Work to complete: Output the full listing word for word.

Information shown:
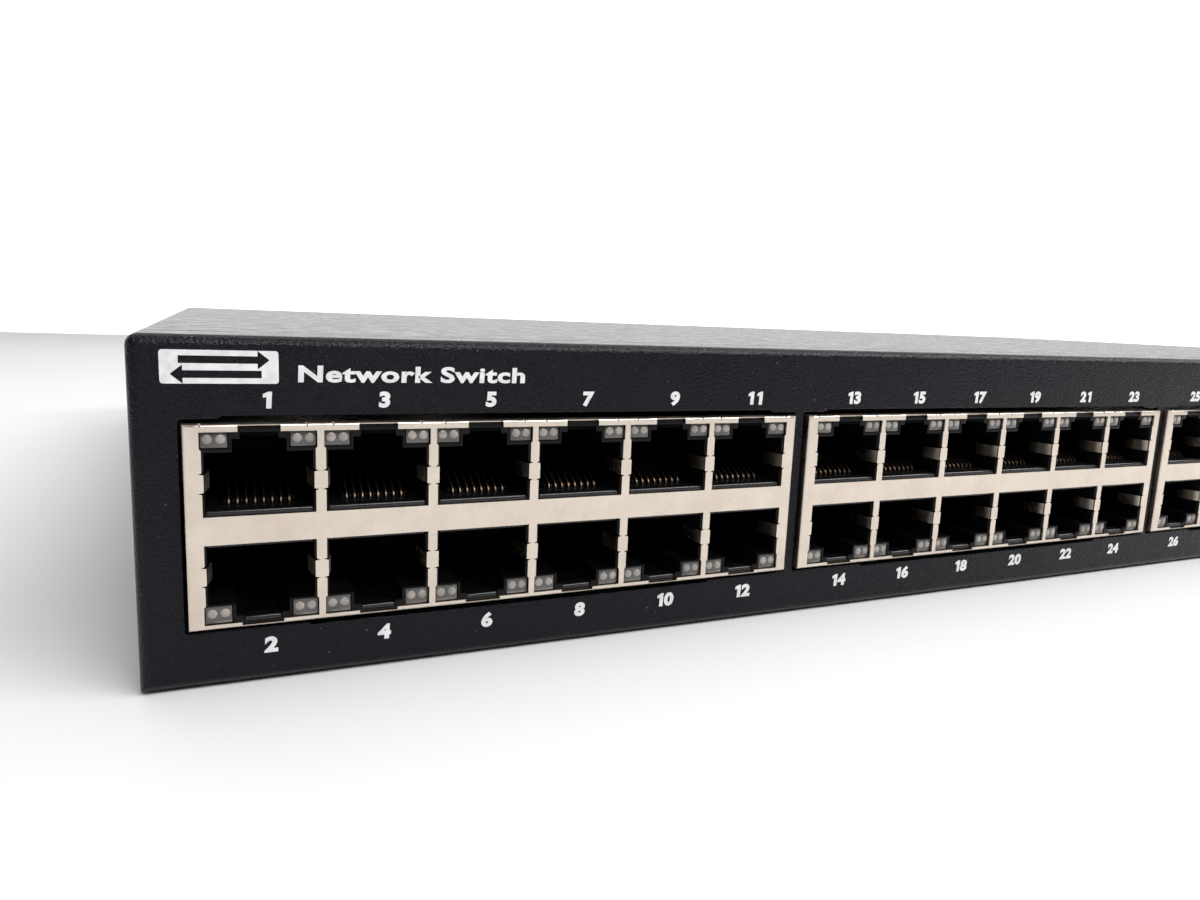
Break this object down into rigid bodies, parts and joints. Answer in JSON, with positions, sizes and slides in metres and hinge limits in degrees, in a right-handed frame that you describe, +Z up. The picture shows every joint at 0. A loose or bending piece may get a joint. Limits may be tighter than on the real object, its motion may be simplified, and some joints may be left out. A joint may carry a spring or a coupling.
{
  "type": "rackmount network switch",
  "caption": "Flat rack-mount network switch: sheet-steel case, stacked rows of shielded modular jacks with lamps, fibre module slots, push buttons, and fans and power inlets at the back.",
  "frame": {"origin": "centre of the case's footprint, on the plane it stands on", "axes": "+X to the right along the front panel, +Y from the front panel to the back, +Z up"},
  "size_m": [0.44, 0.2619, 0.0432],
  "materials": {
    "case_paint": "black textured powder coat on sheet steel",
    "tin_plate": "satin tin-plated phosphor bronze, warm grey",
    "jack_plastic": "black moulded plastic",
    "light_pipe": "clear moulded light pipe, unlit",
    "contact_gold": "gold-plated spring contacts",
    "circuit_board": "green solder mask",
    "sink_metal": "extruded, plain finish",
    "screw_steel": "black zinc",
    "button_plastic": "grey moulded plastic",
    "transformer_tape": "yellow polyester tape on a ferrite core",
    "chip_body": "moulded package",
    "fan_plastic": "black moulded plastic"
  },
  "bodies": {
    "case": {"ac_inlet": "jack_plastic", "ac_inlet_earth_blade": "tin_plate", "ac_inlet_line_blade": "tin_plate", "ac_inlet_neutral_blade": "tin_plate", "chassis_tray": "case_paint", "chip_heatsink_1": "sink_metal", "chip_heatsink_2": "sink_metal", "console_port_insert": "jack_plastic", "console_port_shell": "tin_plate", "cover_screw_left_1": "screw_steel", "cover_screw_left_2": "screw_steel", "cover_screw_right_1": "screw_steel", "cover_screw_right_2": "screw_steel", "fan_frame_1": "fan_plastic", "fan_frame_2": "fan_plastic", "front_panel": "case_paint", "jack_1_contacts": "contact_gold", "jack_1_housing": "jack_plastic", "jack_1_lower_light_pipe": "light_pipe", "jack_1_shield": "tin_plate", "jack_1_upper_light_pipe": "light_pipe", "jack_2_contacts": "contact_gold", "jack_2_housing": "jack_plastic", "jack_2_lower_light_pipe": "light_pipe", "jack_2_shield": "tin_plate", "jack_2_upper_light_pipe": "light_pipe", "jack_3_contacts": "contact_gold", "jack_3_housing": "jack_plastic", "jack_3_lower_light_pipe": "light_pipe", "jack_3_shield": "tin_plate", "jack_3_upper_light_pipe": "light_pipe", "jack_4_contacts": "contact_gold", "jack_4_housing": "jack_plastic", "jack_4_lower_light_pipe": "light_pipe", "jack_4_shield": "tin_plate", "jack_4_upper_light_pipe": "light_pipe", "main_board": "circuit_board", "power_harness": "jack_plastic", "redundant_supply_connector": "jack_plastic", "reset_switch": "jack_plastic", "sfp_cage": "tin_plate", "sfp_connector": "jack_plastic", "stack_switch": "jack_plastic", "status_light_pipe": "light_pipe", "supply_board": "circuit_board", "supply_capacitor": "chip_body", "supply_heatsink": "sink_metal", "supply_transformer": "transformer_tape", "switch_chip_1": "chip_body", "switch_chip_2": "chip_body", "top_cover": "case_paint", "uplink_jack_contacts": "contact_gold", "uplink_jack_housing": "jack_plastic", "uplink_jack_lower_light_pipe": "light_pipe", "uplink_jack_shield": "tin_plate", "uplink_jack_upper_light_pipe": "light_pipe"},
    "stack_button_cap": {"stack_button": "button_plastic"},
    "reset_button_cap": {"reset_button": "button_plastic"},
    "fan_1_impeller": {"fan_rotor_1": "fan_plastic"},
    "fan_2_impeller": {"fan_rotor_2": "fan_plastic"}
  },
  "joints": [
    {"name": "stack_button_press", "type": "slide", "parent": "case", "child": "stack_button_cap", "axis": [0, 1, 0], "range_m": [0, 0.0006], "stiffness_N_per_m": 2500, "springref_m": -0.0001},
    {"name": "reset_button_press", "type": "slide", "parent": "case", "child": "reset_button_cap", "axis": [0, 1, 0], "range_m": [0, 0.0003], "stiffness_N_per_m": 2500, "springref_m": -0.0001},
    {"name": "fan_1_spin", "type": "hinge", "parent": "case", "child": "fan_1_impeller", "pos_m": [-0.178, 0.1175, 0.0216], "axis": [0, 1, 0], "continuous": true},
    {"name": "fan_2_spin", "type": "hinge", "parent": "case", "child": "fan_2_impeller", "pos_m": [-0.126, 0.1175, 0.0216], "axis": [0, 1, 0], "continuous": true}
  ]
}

Output for this task:
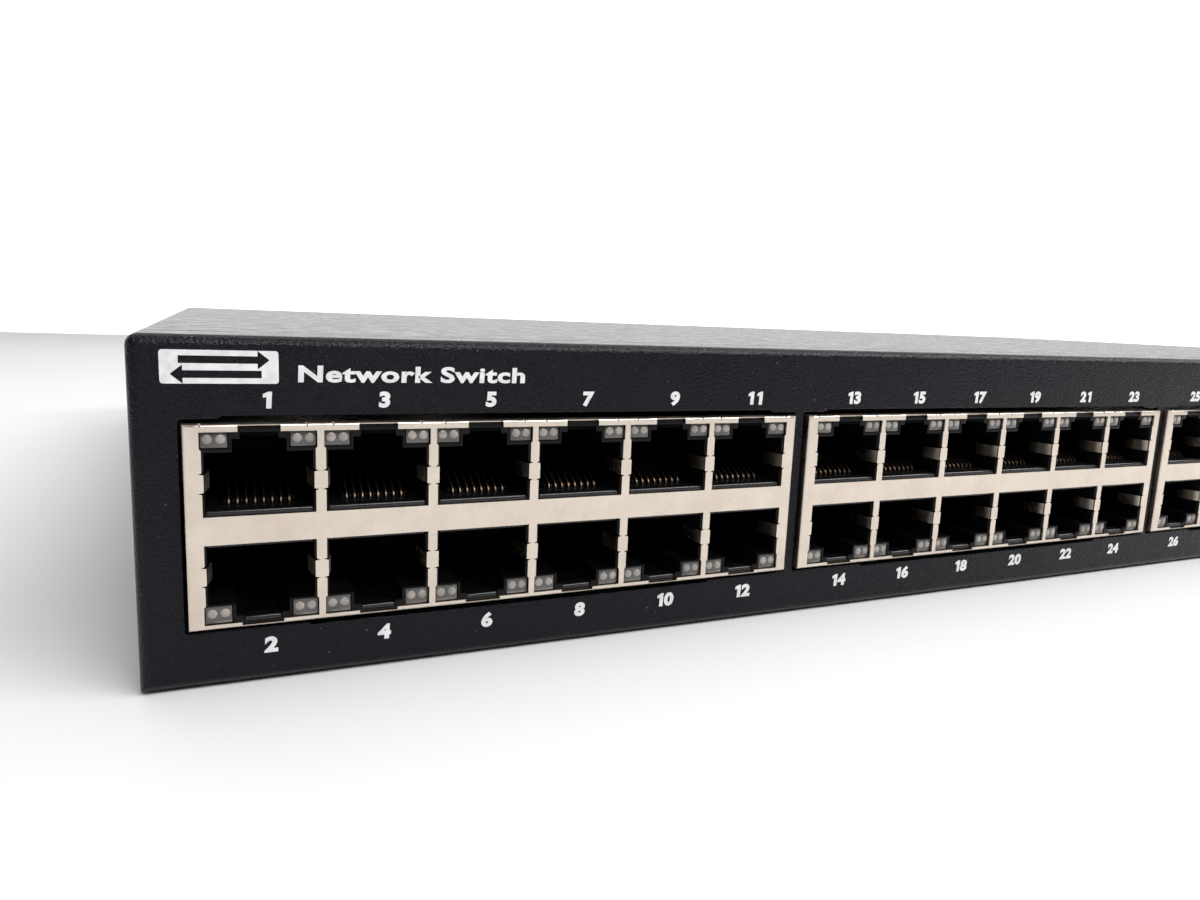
Break this object down into rigid bodies, parts and joints. Answer in JSON, with positions, sizes and slides in metres and hinge limits in degrees, in a right-handed frame that you describe, +Z up. The picture shows every joint at 0. A loose or bending piece may get a joint. Limits may be tighter than on the real object, its motion may be simplified, and some joints may be left out. A joint may carry a spring or a coupling.
{
  "type": "rackmount network switch",
  "caption": "Flat rack-mount network switch: sheet-steel case, stacked rows of shielded modular jacks with lamps, fibre module slots, push buttons, and fans and power inlets at the back.",
  "frame": {"origin": "centre of the case's footprint, on the plane it stands on", "axes": "+X to the right along the front panel, +Y from the front panel to the back, +Z up"},
  "size_m": [0.44, 0.2619, 0.0432],
  "materials": {
    "case_paint": "black textured powder coat on sheet steel",
    "tin_plate": "satin tin-plated phosphor bronze, warm grey",
    "jack_plastic": "black moulded plastic",
    "light_pipe": "clear moulded light pipe, unlit",
    "contact_gold": "gold-plated spring contacts",
    "circuit_board": "green solder mask",
    "sink_metal": "extruded, plain finish",
    "screw_steel": "black zinc",
    "button_plastic": "grey moulded plastic",
    "transformer_tape": "yellow polyester tape on a ferrite core",
    "chip_body": "moulded package",
    "fan_plastic": "black moulded plastic"
  },
  "bodies": {
    "case": {"ac_inlet": "jack_plastic", "ac_inlet_earth_blade": "tin_plate", "ac_inlet_line_blade": "tin_plate", "ac_inlet_neutral_blade": "tin_plate", "chassis_tray": "case_paint", "chip_heatsink_1": "sink_metal", "chip_heatsink_2": "sink_metal", "console_port_insert": "jack_plastic", "console_port_shell": "tin_plate", "cover_screw_left_1": "screw_steel", "cover_screw_left_2": "screw_steel", "cover_screw_right_1": "screw_steel", "cover_screw_right_2": "screw_steel", "fan_frame_1": "fan_plastic", "fan_frame_2": "fan_plastic", "front_panel": "case_paint", "jack_1_contacts": "contact_gold", "jack_1_housing": "jack_plastic", "jack_1_lower_light_pipe": "light_pipe", "jack_1_shield": "tin_plate", "jack_1_upper_light_pipe": "light_pipe", "jack_2_contacts": "contact_gold", "jack_2_housing": "jack_plastic", "jack_2_lower_light_pipe": "light_pipe", "jack_2_shield": "tin_plate", "jack_2_upper_light_pipe": "light_pipe", "jack_3_contacts": "contact_gold", "jack_3_housing": "jack_plastic", "jack_3_lower_light_pipe": "light_pipe", "jack_3_shield": "tin_plate", "jack_3_upper_light_pipe": "light_pipe", "jack_4_contacts": "contact_gold", "jack_4_housing": "jack_plastic", "jack_4_lower_light_pipe": "light_pipe", "jack_4_shield": "tin_plate", "jack_4_upper_light_pipe": "light_pipe", "main_board": "circuit_board", "power_harness": "jack_plastic", "redundant_supply_connector": "jack_plastic", "reset_switch": "jack_plastic", "sfp_cage": "tin_plate", "sfp_connector": "jack_plastic", "stack_switch": "jack_plastic", "status_light_pipe": "light_pipe", "supply_board": "circuit_board", "supply_capacitor": "chip_body", "supply_heatsink": "sink_metal", "supply_transformer": "transformer_tape", "switch_chip_1": "chip_body", "switch_chip_2": "chip_body", "top_cover": "case_paint", "uplink_jack_contacts": "contact_gold", "uplink_jack_housing": "jack_plastic", "uplink_jack_lower_light_pipe": "light_pipe", "uplink_jack_shield": "tin_plate", "uplink_jack_upper_light_pipe": "light_pipe"},
    "stack_button_cap": {"stack_button": "button_plastic"},
    "reset_button_cap": {"reset_button": "button_plastic"},
    "fan_1_impeller": {"fan_rotor_1": "fan_plastic"},
    "fan_2_impeller": {"fan_rotor_2": "fan_plastic"}
  },
  "joints": [
    {"name": "stack_button_press", "type": "slide", "parent": "case", "child": "stack_button_cap", "axis": [0, 1, 0], "range_m": [0, 0.0006], "stiffness_N_per_m": 2500, "springref_m": -0.0001},
    {"name": "reset_button_press", "type": "slide", "parent": "case", "child": "reset_button_cap", "axis": [0, 1, 0], "range_m": [0, 0.0003], "stiffness_N_per_m": 2500, "springref_m": -0.0001},
    {"name": "fan_1_spin", "type": "hinge", "parent": "case", "child": "fan_1_impeller", "pos_m": [-0.178, 0.1175, 0.0216], "axis": [0, 1, 0], "continuous": true},
    {"name": "fan_2_spin", "type": "hinge", "parent": "case", "child": "fan_2_impeller", "pos_m": [-0.126, 0.1175, 0.0216], "axis": [0, 1, 0], "continuous": true}
  ]
}